Olhar os três livros que estão, literalmente, em cima da mesa - o livro de contos “Histórias da Vida Moderna” (2015) e os romances “Descrição Abreviada da Eternidade” (2020) e “Biografia do Esquecimento” (2024) - é o passo seguinte. O primeiro livro de contos parte de um conjunto de episódios que aconteceram com pessoas próximas do escritor e que, de alguma forma, tinham um lado hilariante. “Partilhava os contos com essas pessoas e, realmente, elas reconheciam-se nas personagens e tiravam um enorme gozo do que escrevia”, lembra. No meio desta corrente de textos que foram circulando, alguém pegou nos contos e decidiu publicá-los. Assim nasceu um escritor. Já o mesmo não acontece com os romances. Enquanto os contos refletem as vivências e experiências pessoais sem grandes filtros, nos romances percebe-se um distanciamento do real, substituído por pensamentos que o autor foi formulando, ideias que foi construindo, leituras que foi fazendo. Nesta medida “os meus romances acabam por ser a expressão de uma vontade de fazer algo mais ambicioso”.

Olhando ambos os romances, o moderador começou por estabelecer uma relação entre eles, fazendo vincar que é muito mais o que os une que aquilo que os separa. O processo criativo vem novamente à baila: “Uma pessoa que é bem disposta no dia a dia, tem sempre dentro de si uma outra que o não é. É essa outra figura que eu gosto de explorar porque, literalmente, é muito mais rica que o seu contrário. Por isso, os meus romances são povoados por personagens angustiadas, presas dentro do seu próprio labirinto, que duvidam de si e dos outros. São personagens que oferecem muito mais possibilidades à criação de um universo literário do que uma personagem para a qual está sempre tudo bem.” Do primeiro romance diz que fala de “contaminação” e de “crises de identidade”, do que já não somos ou poderíamos ser quando somos contaminados pelos outros. Dessa tomada de consciência resulta a procura de uma purificação física, esperando que essa purificação possa ser também espiritual: “De que forma o fazemos? Tomamos um banho e vestimos uma túnica branca, como o Cravel do livro.”

“Biografia do Esquecimento” não foi esquecido. Diogo Leite Castro corrobora a opinião de um conjunto de personalidades que sustentam que “todas as biografias ou auto-biografias tendem para o romance, e que todos os romances tendem para a biografia ou auto-biografia.” Porém, no caso concreto deste seu último romance, a questão pode colocar-se com toda a legitimidade: “Escrever sobre a vida de alguém que, aparentemente, não fez nada, será que vale a pena? O que é que vou escrever sobre aquela pessoa se ela não tem nada para dizer?” O que levanta duas questões não menos legítimas: “Será que a nossa biografia se resume apenas àquilo que fazemos? Ou não será que nós somos também o que pensamos, sonhamos, desejamos e gostaríamos de ser? O escritor responde: “Se formos capazes de ter sonhos e ideias, independentemente de os concretizarmos ou não, isso deve ser considerado para efeitos da nossa existência, da nossa biografia. Escrever sobre isso é muito mais estimulante do que escrever coisas tão banais, como “formou-se nesta data”, “seguiu esta ou aquela carreira”, “foi presidente aqui ou ali”, que é o que encontramos na Wikipedia.
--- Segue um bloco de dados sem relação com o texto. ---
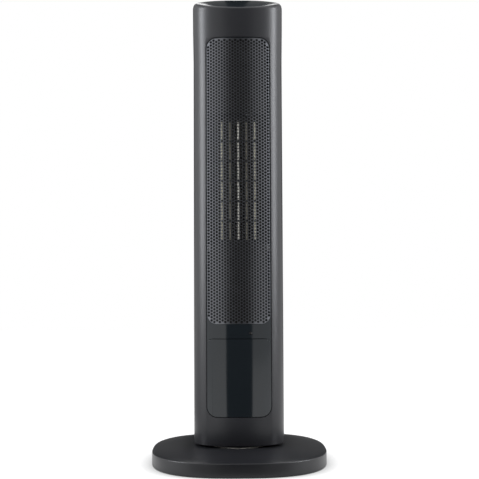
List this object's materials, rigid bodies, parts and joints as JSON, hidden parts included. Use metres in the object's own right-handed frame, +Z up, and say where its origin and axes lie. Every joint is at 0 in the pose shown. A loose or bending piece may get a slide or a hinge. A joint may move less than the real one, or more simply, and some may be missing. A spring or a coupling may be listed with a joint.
{
  "type": "tower heater",
  "caption": "Upright tower heater with a crowned top, a perforated front grille, a blower and heating element inside, turning on a round-cornered base.",
  "frame": {"origin": "on the floor at the middle of the base, under the swivel's axis", "axes": "+Z up, -Y towards the front grille, +X to the right of someone who faces the grille"},
  "size_m": [0.275, 0.2921, 0.7479],
  "materials": {
    "body_graphite": "satin moulded plastic, dark grey",
    "gloss_panel": "polished black",
    "grille_sheet": "satin dark grey paint",
    "receiver_lens": "polished dark red-black",
    "black_plastic": "matt black",
    "gloss_black_plastic": "gloss black",
    "wheel_plastic": "glass-filled plastic, dark grey",
    "nylon": "natural nylon",
    "ballast_iron": "bare plate",
    "steel": "bright steel",
    "rubber": "matt black rubber",
    "circuit_board": "green circuit board",
    "element_aluminium": "bright aluminium"
  },
  "bodies": {
    "base": {"base_cover": "body_graphite", "cord_inlet": "black_plastic", "base_plate": "black_plastic", "ballast_plate": "ballast_iron", "foot_front_left": "rubber", "foot_front_right": "rubber", "foot_rear_left": "rubber", "foot_rear_right": "rubber", "tip_switch": "black_plastic", "pivot_post": "nylon", "fixed_gear": "nylon", "glide_ring": "nylon", "pivot_nut": "steel"},
    "tip_plunger": {"tip_plunger": "nylon"},
    "tower": {"turntable": "black_plastic", "tower_plate": "black_plastic", "oscillation_motor": "steel", "front_housing": "body_graphite", "rear_housing": "body_graphite", "top_panel": "gloss_panel", "control_board": "circuit_board", "grille_frame": "gloss_panel", "receiver_lens": "receiver_lens", "lower_panel": "gloss_panel", "grille": "grille_sheet", "element_frame": "black_plastic", "thermal_cutout": "steel", "air_duct": "black_plastic", "motor_mount": "rubber", "blower_motor": "steel", "upper_bearing": "rubber", "main_board": "circuit_board", "display_board": "circuit_board", "grip_cup": "black_plastic", "switch_body": "black_plastic", "upper_baffle": "black_plastic", "lower_baffle": "black_plastic", "heater_tube_1": "element_aluminium", "heater_tube_2": "element_aluminium", "heater_tube_3": "element_aluminium", "heater_tube_4": "element_aluminium", "heater_tube_5": "element_aluminium", "fin_strip_1": "element_aluminium", "fin_strip_2": "element_aluminium", "fin_strip_3": "element_aluminium", "fin_strip_4": "element_aluminium", "fin_strip_5": "element_aluminium", "fin_strip_6": "element_aluminium", "clip_left": "steel", "clip_right": "steel"},
    "drive_pinion": {"drive_pinion": "nylon"},
    "blower_wheel": {"blower_wheel": "wheel_plastic"},
    "power_rocker": {"power_rocker": "gloss_black_plastic"},
    "intake_filter": {"intake_filter": "body_graphite"}
  },
  "joints": [
    {"name": "oscillation", "type": "hinge", "parent": "base", "child": "tower", "pos_m": [0, 0, 0.0273], "axis": [0, 0, 1], "range_deg": [-35, 35]},
    {"name": "pinion_spin", "type": "hinge", "parent": "tower", "child": "drive_pinion", "pos_m": [0, 0.03, 0.0166], "axis": [0, 0, 1], "range_deg": [-106, 106]},
    {"name": "blower_spin", "type": "hinge", "parent": "tower", "child": "blower_wheel", "pos_m": [0, 0.02, 0.34], "axis": [0, 0, 1], "continuous": true},
    {"name": "power_rocker_tilt", "type": "hinge", "parent": "tower", "child": "power_rocker", "pos_m": [0, 0.0622, 0.075], "axis": [1, 0, 0], "range_deg": [-14, 0]},
    {"name": "filter_pull", "type": "slide", "parent": "tower", "child": "intake_filter", "axis": [0, 1, 0], "range_m": [0, 0.03]},
    {"name": "tip_plunger_drop", "type": "slide", "parent": "base", "child": "tip_plunger", "axis": [0, 0, -1], "range_m": [0, 0.0035], "stiffness_N_per_m": 20, "springref_m": 0.005}
  ],
  "couplings": [
    {"joint": "pinion_spin", "follows": "oscillation", "ratio": 3}
  ]
}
Entramos na parte final da tertúlia e é tempo de abrir as questões à plateia. As respostas não se fazem esperar, com dicas para escrever nas mais variadas circunstâncias, dilemas confessados sobre o alívio ao terminar um livro e a angústia sentida quando o “síndrome de privação” ataca o escritor ao fim de algum tempo (“já passaram dois meses e ainda não escrevi nada, o que é que se passa?”), o escrever à mão ou em computador, os “gatilhos” necessários para iniciar um romance. “Estou a tentar escrever qualquer coisa e, neste momento, tenho três folhas que demoraram três meses a completar” é uma das últimas revelações, numa espécie de regresso ao princípio, às possibilidades que se abrem perante uma página em branco, à escrita como processo salvador, mas que dá muito trabalho. As últimas ideias vão para as pessoas que amamos e que, objectivamente ou de forma subtil, gostamos de pôr nos livros em jeito de homenagem, para os livreiros e as livrarias que têm a capacidade de se reinventarem e para uma Zundapp de estimação, “que falha sempre”. Uma muito merecida salva de palmas encerrou a sessão, com a promessa de que as “Conversas às 5” regressarão em Novembro. Estejam atentos.